US economy

Underlying durable goods orders weaken in December


Business investment in the US appeared weak into the end of 2019, even as Washington and Beijing approached an interim deal on trade, the stock market rallied to a record and the Federal Reserve indicated it would keep interest rates on hold this year.

The headline index tracking durable goods orders rose 2.4 per cent in December to $245.5bn, rebounding from a downwardly revised 3.5 per cent drop (previously a 3.1 per cent drop) in November, Department of Commerce data showed on Tuesday.

That blew past the median forecast among economists for a 0.4 per cent rise, but signs of lacklustre spending were evident in the indices stripping out purchases of big-ticket items like aircraft and defence. These not only fell short of Wall Street forecasts, but also saw downward revisions to the previous month’s figures.

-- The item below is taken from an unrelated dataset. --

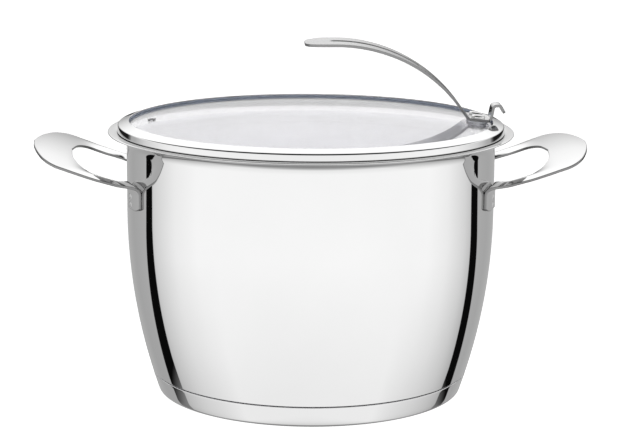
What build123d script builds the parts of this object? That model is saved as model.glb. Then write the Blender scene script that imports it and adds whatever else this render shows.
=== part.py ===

Orders for durables excluding defence were down 2.5 per cent, with November revised to a 0.5 per cent drop from an initial result of 0.7 per cent growth, and due primarily to a large month on month fall in orders for commercial aircraft as Boeing’s 737 Max troubles continue to put hamper the sector.

New orders for non-defence capital goods excluding aircraft, which is regarded as a proxy for business investment, tumbled 0.9 per cent from 0.1 per cent growth (revised lower from 0.2 per cent) in November. That marked the biggest drop since April. Economists had expected zero growth.

“The jump in the headline hides much weaker details, with orders for Non-defense capital goods down 0.9%, the worst performance since April,” Ian Shepherdson, chief economist at Pantheon Macroeconomics, said. “The monthly numbers are noisy, though, and the trend is drifting down slowly, much less bad than the rollover implied by business surveys. This story seems unlikely to change much in the near future.”

Andrew Hunter, senior US economist at Capital Economics, said the data suggest business equipment investment fell again in the fourth quarter, but added there were signs things could improve in the first half of 2020.

“The sharp fall in corporate borrowing costs in recent months, easing of trade uncertainty and improvement in the capex intentions surveys all suggest that equipment investment will start to rebound before long,” he said.